Apache Spark 2.2 ships with a state-of-art cost-based optimization framework that collects and leverages a variety of per-column data statistics (e.g., cardinality, number of distinct values, NULL values, max/min, avg/max length, etc.) to improve the quality of query execution plans. Leveraging these reliable statistics helps Spark to make better decisions in picking the most optimal query plan. Examples of these optimizations include selecting the correct build side in a hash-join, choosing the right join type (broadcast hash-join vs. shuffled hash-join) or adjusting a multi-way join order, among others. In this talk, we’ll take a deep dive into Spark’s cost based optimizer and discuss how we collect/store these statistics, the query optimizations it enables, and its performance impact on TPC-DS benchmark queries.
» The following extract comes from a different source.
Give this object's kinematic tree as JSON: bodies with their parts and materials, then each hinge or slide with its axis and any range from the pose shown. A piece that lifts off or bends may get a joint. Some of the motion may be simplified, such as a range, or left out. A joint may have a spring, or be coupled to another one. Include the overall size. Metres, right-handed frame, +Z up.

Talk contributors: Zhenhua Wang (Huawei Technologies) and Wenchen Fan (Databricks) Session hashtag: #SFdd2
Ron Hu is a Database System Architect at Huawei Technologies where he works on building a big data analytics platform based on Apache Spark. Prior to joining Huawei, he used to work at Teradata, Sybase, and MarkLogic with a focus on parallel database systems and search engine. Ron holds a PhD in Computer Science from University of California, Los Angeles.
Sameer Agarwal is a Software Engineer at Databricks working on Spark core and Spark SQL. Previously, he received his PhD in Databases from UC Berkeley AMPLab where he worked on BlinkDB, an approximate query engine for Spark.